In the ’90s, astronomers found very powerful gamma rays coming out of M87, with a trillion times the energy of visible light, but the gamma ray telescopes could not pinpoint the source within the thick gaseous fog of the inner galaxy.

Using a worldwide combination of diverse telescopes, astronomers have discovered a relationship between gamma ray bursts at the core of the galaxy and the accretion disk that surrounds it.

In parallel with all these other observations, Junor  and his colleagues at the Very Large Baseline Array were focusing on mapping the jets themselves in fine detail.

“These are long pieces of matter that are being squirted out from these very energetic systems,” Junor said. Because of the weak signal to noise in this investigation, lots of angles of confirmation were needed.

More images came in from the High Energy Stereoscopic System (H.E.S.S.) in Namibia, Africa; the MAGIC system (a budding array of two gamma ray telescopes) on La Palma, in the Canary Islands; and VERITAS (Very Energetic Radiation Imaging Telescope Array System) in Arizona. These readings were taken during 50 nights between January and May 2008.

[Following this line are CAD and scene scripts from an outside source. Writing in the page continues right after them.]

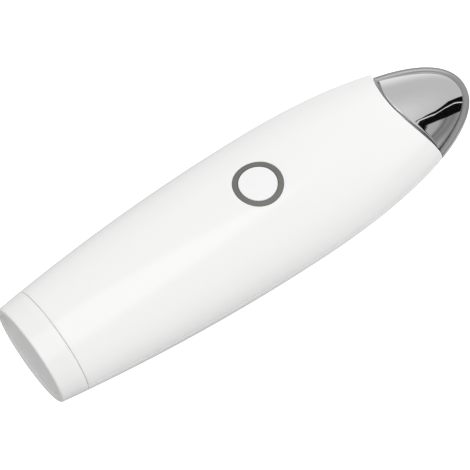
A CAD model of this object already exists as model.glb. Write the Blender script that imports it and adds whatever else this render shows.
# %% [markdown]
# # Heated eye massager wand: the looks
# The construction arrives as a finished frame of solids that already stand in the right place.
# This lesson dresses it: the outer shells are modelled again as smooth meshes, every solid
# gets a material, and the wand is lit and photographed. Pieces could be placed by eye, but here
# each one takes its place from the frame, so nothing has to be fitted afterwards.

# %% Load the frame
from math import cos, hypot, pi, radians, sin, sqrt, tan

import bmesh
import bpy
from mathutils import Matrix, Vector


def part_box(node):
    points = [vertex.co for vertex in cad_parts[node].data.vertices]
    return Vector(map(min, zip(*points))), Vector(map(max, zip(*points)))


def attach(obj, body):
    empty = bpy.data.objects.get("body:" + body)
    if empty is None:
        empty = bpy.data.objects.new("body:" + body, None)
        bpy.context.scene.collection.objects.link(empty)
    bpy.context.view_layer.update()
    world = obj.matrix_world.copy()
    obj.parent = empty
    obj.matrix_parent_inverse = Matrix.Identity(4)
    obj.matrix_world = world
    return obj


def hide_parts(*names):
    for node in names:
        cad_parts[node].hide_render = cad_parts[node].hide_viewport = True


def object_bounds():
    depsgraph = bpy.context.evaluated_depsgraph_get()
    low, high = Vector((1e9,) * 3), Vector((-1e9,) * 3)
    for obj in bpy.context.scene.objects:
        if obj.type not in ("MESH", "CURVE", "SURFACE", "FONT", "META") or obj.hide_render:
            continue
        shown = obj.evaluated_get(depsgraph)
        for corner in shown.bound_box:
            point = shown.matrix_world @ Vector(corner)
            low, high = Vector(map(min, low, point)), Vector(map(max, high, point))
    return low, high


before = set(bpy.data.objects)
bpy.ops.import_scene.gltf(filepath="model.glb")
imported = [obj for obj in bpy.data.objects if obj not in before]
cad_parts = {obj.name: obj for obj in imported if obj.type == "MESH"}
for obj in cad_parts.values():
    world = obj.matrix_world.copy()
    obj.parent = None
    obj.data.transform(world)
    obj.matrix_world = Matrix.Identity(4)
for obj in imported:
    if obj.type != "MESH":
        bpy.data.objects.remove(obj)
cad_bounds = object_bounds()

# %% [markdown]
# ## Measures
# The shells follow one outline: a barrel that narrows to the base and a nose shaped like a
# superellipse. The outline could be traced, but a formula stays smooth at any zoom. The pieces
# are drawn in millimetres along the wand, from the base at x = 0 to the tip, with z up from the
# long axis, and are moved to the frame at the end.

# %% Outline of the wand
MM = 0.001
low, high = cad_bounds
LENGTH = (high.x - low.x) / MM
WIDTH = (high.y - low.y) / MM
DEPTH_SHARE = 27 / 38.6
BASE_WIDTH = 28.3
NOSE_LENGTH = 60.9
NOSE_POWER = 2.25
NOSE_ROUND = 2.18
WIDEST_X = LENGTH - NOSE_LENGTH
TOP_Z = WIDTH / 2 * DEPTH_SHARE
AXIS_HEIGHT = high.z - TOP_Z * MM
BACK_Z = -AXIS_HEIGHT / MM


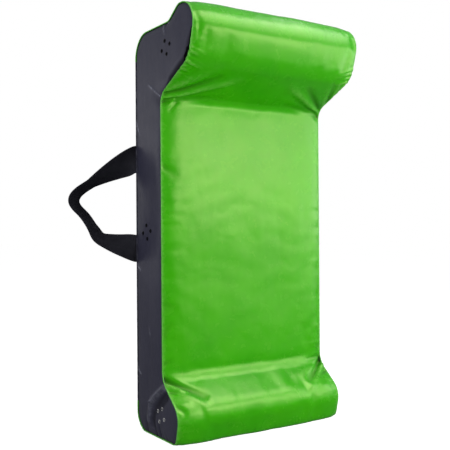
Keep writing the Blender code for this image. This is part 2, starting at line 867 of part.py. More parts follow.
def main():
    clear_scene()
    group = new_collection("tackle_wedge")
    cutters = new_collection("cutters")
    green = material("green_pvc", GREEN, 0.30)
    grey = material("grey_pvc", GREY, 0.35)
    black = material("black_webbing", BLACK, 0.80)
    tape = material("zip_tape", BLACK, 0.85)
    foam = material("foam", FOAM, 0.95)
    nickel = material("nickel", NICKEL, 0.25, 1.0)
    make_foam(group, foam)
    make_wrap(group, green)
    make_back_panel(group, cutters, grey)
    for side in (-1, 1):
        make_gusset(side, group, cutters, grey)
        make_loop(side, group, black)
        make_tabs(side, group, black)
    make_eyelets(group, nickel)
    make_zip_rows(group, tape, nickel)
    make_slider(group, cutters, nickel)
    make_pull(group, cutters, nickel)


main()
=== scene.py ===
"""Looks of the tackle wedge: sewn cover, webbing handles, zip, vents and foam, with stage and camera.

Metres, +Z up, the front towards -Y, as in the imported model. A point of the side view is
(depth, height), with the depth measured forwards from the back face. A place on the green wrap is
(across, run): run is the distance along the wrap from its seam low on the back, under the base, up
the front and over the top.
"""
import math

import bmesh
import bpy
import numpy as np
from mathutils import Matrix, Vector, noise


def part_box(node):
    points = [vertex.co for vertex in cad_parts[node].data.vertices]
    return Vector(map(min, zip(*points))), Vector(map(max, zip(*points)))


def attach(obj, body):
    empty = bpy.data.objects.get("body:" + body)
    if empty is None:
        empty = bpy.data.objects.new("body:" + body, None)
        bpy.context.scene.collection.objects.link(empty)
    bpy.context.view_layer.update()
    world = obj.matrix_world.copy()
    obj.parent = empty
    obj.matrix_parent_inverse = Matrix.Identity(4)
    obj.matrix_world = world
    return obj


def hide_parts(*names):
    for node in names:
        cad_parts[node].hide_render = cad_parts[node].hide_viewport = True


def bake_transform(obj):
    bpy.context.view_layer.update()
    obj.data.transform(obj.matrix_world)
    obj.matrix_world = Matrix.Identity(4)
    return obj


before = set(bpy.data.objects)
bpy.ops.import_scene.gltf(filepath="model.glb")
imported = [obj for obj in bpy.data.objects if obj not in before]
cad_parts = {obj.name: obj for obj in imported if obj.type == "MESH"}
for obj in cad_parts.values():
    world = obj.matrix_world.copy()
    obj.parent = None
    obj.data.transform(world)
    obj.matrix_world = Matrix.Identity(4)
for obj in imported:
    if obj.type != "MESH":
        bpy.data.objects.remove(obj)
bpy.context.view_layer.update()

SIDES = {-1: "left", 1: "right"}

# Cover thickness and crowns, as in the CAD
PVC = 0.0012
GAP = 0.0003
SEAM_LIP = 0.003
TOP_CROWN = 0.006
CREST_CROWN = 0.008
RECESS_CROWN = 0.012
BOTTOM_CROWN = 0.012
BACK_CROWN = 0.005
BACK_TOP_CROWN = 0.011
SADDLE_CROWN = 0.016
FRONT_SHARPNESS = 8.5
BACK_SHARPNESS = 5.0
GUSSET_CROWN = 0.005
GUSSET_RIM = PVC + GAP
GUSSET_SWELL = 0.0085
GUSSET_HOLD = 0.006
GUSSET_LEAST = 0.0004

# Driving sizes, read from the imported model
WRAP_LOW, WRAP_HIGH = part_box("front_panel")
BACK_LOW, BACK_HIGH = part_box("back_panel")
WIDTH = WRAP_HIGH.x - WRAP_LOW.x
HEIGHT = WRAP_HIGH.z - TOP_CROWN
BACK_FACE = BACK_HIGH.y - BACK_CROWN
BACK_SEAM_FOOT = BACK_LOW.z - GAP
BACK_SEAM_HEAD = BACK_HIGH.z + GAP
SLAB_DEPTH = 0.143

# Bolsters, and the radius of each corner of the side view
TOP_REACH = 0.183
TOP_FACE = 0.142
TOP_FACE_LEAN = 0.040
TOP_UNDERSIDE_DROP = 0.070
TOP_CREST = 0.090
SADDLE_DROP = 0.032
SADDLE_RUN = 0.050
BOTTOM_REACH = 0.086
BOTTOM_FACE = 0.078
BOTTOM_FACE_LEAN = 0.018
BOTTOM_SLOPE = 0.074
RADII = {
    "back foot": 0.052, "toe": 0.020, "nose": 0.052, "lower notch": 0.060, "upper notch": 0.041,
    "chin": 0.065, "brow": 0.058, "crest": 0.026, "saddle": 0.030, "back top": 0.064,
}
FOAM_CLEARANCE = 0.0045
FOAM_EDGE = 0.010
LEAST_RADIUS = 0.002

# Fineness of the cover's meshes
WRAP_STEP = 0.0045
WRAP_COLUMNS = 96
EDGE_CLUSTER = 0.6
GUSSET_COLUMNS = 84
GUSSET_ROWS = 330
FOOT_BEND = 0.12
HEAD_BEND = 0.16
BACK_ROWS = (12, 150, 16)
BACK_COLUMNS = 22
BACK_HOLD = 0.03

# Wrap: how near the seams and the base its folds are held, and how far its face swells
SEAM_HOLD = 0.004
SLACK_HOLD = 0.035
BASE_BAND = 0.004
FACE_SWELL = 0.006
FACE_SWELL_REACH = 0.046
FACE_SWELL_SHARPNESS = 4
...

With its Array Operations Center in Socorro, N.M., the VLBA consists of 10 large telescopes from the Virgin Islands to Hawaii. One is located at LANL.

Together comprising one large virtual telescope, it is capable of images that have 50 times the resolution of the Hubble Space Telescope.

“Combining the gamma ray observations with the super-sharp radio ‘vision’ of the VLBA, allowed us to see that the gamma rays are coming from very near the black hole itself,” said Craig Walker of the National Radio Astronomy Observatory (NRAO) in a press release.

Putting the gamma ray and radio ray stories together connected both to the monstrous black hole.

“The story is that where this energetic stuff is happening establishes the connection between the radio and the gamma ray emissions,” Junor said, noting that the large collaboration is in the nature of modern astronomical science.

“It’s very hard to study things so close to a black hole,” he said, adding that these new findings offer new insights into the engine that black holes are driving and the environment that surrounds them.